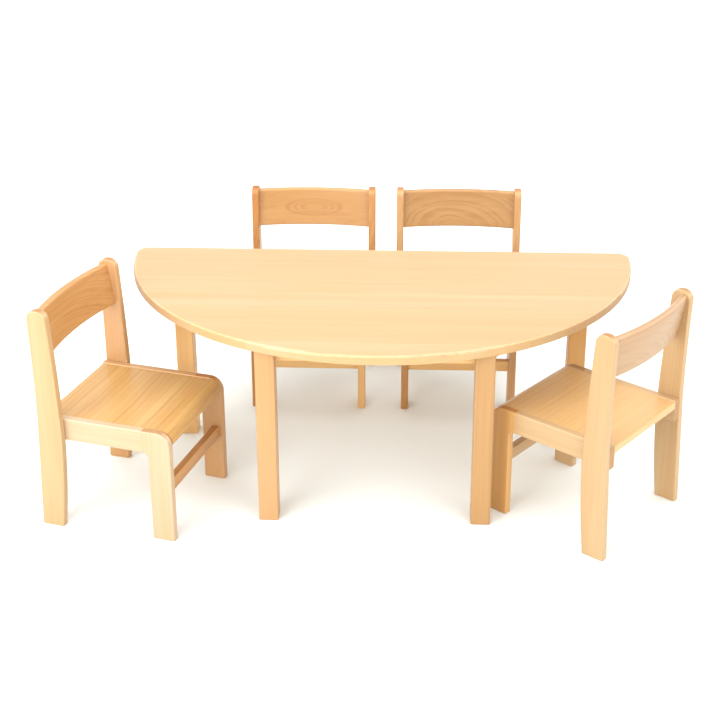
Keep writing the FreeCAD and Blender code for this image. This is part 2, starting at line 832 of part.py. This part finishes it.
# ---------------------------------------------------------------- the set
make_table_top()
for word, side in (("left", -1), ("right", 1)):
    make_table_leg(f"table_leg_front_{word}", front_leg_x * side, front_leg_y, side, "front")
    make_table_leg(f"table_leg_back_{word}", back_leg_x * side, back_leg_y, side, "back")
    make_side_apron(f"table_apron_{word}", side)
    make_corner_block(f"corner_block_front_{word}", side, "front")
    make_corner_block(f"corner_block_back_{word}", side, "back")
make_long_apron("table_apron_front", front_apron_y, front_leg_x - leg_half,
                size("front_screw_spread"))
make_long_apron("table_apron_back", back_leg_y, back_leg_x - leg_half,
                size("back_screw_spread"))
make_group("table_dowels", table_dowel_pins())
make_group("table_screws", table_screw_pieces())

pattern = make_pattern_chair()
pattern_dowels = chair_dowel_pins()
for name, stand in chair_stands().items():
    for piece, body in pattern.items():
        copy_piece(body, f"{name}_{piece}", stand)
    dowels = make_group(f"{name}_dowels", pattern_dowels)
    dowels.Placement = stand
doc.recompute()

check_model()
stand_on_origin()
write_parts()
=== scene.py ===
"""The looks of a nursery set: a half-round beech table with four small beech chairs.

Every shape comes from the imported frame. This script gives each wooden piece its own cut of
beech, with the grain along the piece as a joiner would lay it, and sets up the studio.
"""

import json
import math

import bpy
from mathutils import Matrix, Vector


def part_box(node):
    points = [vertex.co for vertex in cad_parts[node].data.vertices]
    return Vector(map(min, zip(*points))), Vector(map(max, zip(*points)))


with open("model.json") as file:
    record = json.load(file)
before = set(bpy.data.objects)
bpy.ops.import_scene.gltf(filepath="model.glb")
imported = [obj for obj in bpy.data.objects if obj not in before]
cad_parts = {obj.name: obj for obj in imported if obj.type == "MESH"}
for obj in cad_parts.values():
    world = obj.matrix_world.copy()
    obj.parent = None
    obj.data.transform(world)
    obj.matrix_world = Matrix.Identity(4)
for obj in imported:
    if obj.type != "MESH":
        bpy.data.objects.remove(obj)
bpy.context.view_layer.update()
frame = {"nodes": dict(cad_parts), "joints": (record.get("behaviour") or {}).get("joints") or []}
NODES = frame["nodes"]

# ---------------------------------------------------------------- the studio
CAMERA_PLACE = Vector((0.0973, -2.7721, 1.5557))
CAMERA_DOWN = 0.3628
CAMERA_TURN = 0.0436
CAMERA_ROLL = -0.0023
CAMERA_LENS = 64.66
CAMERA_SHIFT = -0.154
FILM_WIDTH = 36.0
FLOOR_SIZE = 60.0
FLOOR_COLOUR = (0.83, 0.87, 0.865)
FLOOR_ROUGHNESS = 0.9
FLOOR_GLOSS = 0.1
SKY_COLOUR = (0.985, 1.0, 0.99)
SKY_STRENGTH = 1.6
LAMP_COLOUR = (1.0, 0.995, 0.985)
AIM = Vector((0.0, -0.1, 0.2))
# name: place, watts, width in metres; every soft box looks at the middle of the set
SOFT_BOXES = {
    "box_front_left": (Vector((-1.5, -1.9, 1.4)), 48.0, 2.0),
    "box_front_right": (Vector((1.7, -2.2, 1.5)), 23.0, 2.0),
    "box_overhead": (Vector((0.3, 0.2, 3.0)), 24.0, 2.4),
}


def set_camera():
    """A long lens that looks down on the set from the front, a little from the right."""
    data = bpy.data.cameras.new("camera")
    data.lens = CAMERA_LENS
    data.sensor_width = FILM_WIDTH
    data.shift_y = CAMERA_SHIFT
    data.clip_end = FLOOR_SIZE
    camera = bpy.data.objects.new("camera", data)
    bpy.context.scene.collection.objects.link(camera)
    turn = Matrix.Rotation(CAMERA_TURN, 4, "Z")
    tilt = Matrix.Rotation(math.pi / 2 - CAMERA_DOWN, 4, "X")
    roll = Matrix.Rotation(CAMERA_ROLL, 4, "Z")
    camera.matrix_world = Matrix.Translation(CAMERA_PLACE) @ turn @ tilt @ roll
    bpy.context.scene.camera = camera


def set_lamps():
    """Two large soft boxes beside the camera, one overhead, and an even white sky."""
    for name, (place, watts, width) in SOFT_BOXES.items():
        data = bpy.data.lights.new(name, "AREA")
        data.shape = "DISK"
        data.size = width
        data.energy = watts
        data.color = LAMP_COLOUR
        lamp = bpy.data.objects.new(name, data)
        lamp.location = place
        lamp.rotation_mode = "QUATERNION"
        lamp.rotation_quaternion = (place - AIM).to_track_quat("Z", "Y")
        bpy.context.scene.collection.objects.link(lamp)
    world = bpy.data.worlds.new("sky")
    world.use_nodes = True
    background = world.node_tree.nodes["Background"]
    background.inputs["Color"].default_value = (*SKY_COLOUR, 1.0)
    background.inputs["Strength"].default_value = SKY_STRENGTH
    bpy.context.scene.world = world
    bpy.context.scene.view_settings.view_transform = "Standard"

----

_WHAT IS BEING ASKED_.
Return only the stretch of the material above from the line holding "pattern = make_pattern_chair()" through the line holding "bpy.context.view_layer.update()", copied exactly.

_ANSWER TO THIS TASK_.
pattern = make_pattern_chair()
pattern_dowels = chair_dowel_pins()
for name, stand in chair_stands().items():
    for piece, body in pattern.items():
        copy_piece(body, f"{name}_{piece}", stand)
    dowels = make_group(f"{name}_dowels", pattern_dowels)
    dowels.Placement = stand
doc.recompute()

check_model()
stand_on_origin()
write_parts()
=== scene.py ===
"""The looks of a nursery set: a half-round beech table with four small beech chairs.

Every shape comes from the imported frame. This script gives each wooden piece its own cut of
beech, with the grain along the piece as a joiner would lay it, and sets up the studio.
"""

import json
import math

import bpy
from mathutils import Matrix, Vector


def part_box(node):
    points = [vertex.co for vertex in cad_parts[node].data.vertices]
    return Vector(map(min, zip(*points))), Vector(map(max, zip(*points)))


with open("model.json") as file:
    record = json.load(file)
before = set(bpy.data.objects)
bpy.ops.import_scene.gltf(filepath="model.glb")
imported = [obj for obj in bpy.data.objects if obj not in before]
cad_parts = {obj.name: obj for obj in imported if obj.type == "MESH"}
for obj in cad_parts.values():
    world = obj.matrix_world.copy()
    obj.parent = None
    obj.data.transform(world)
    obj.matrix_world = Matrix.Identity(4)
for obj in imported:
    if obj.type != "MESH":
        bpy.data.objects.remove(obj)
bpy.context.view_layer.update()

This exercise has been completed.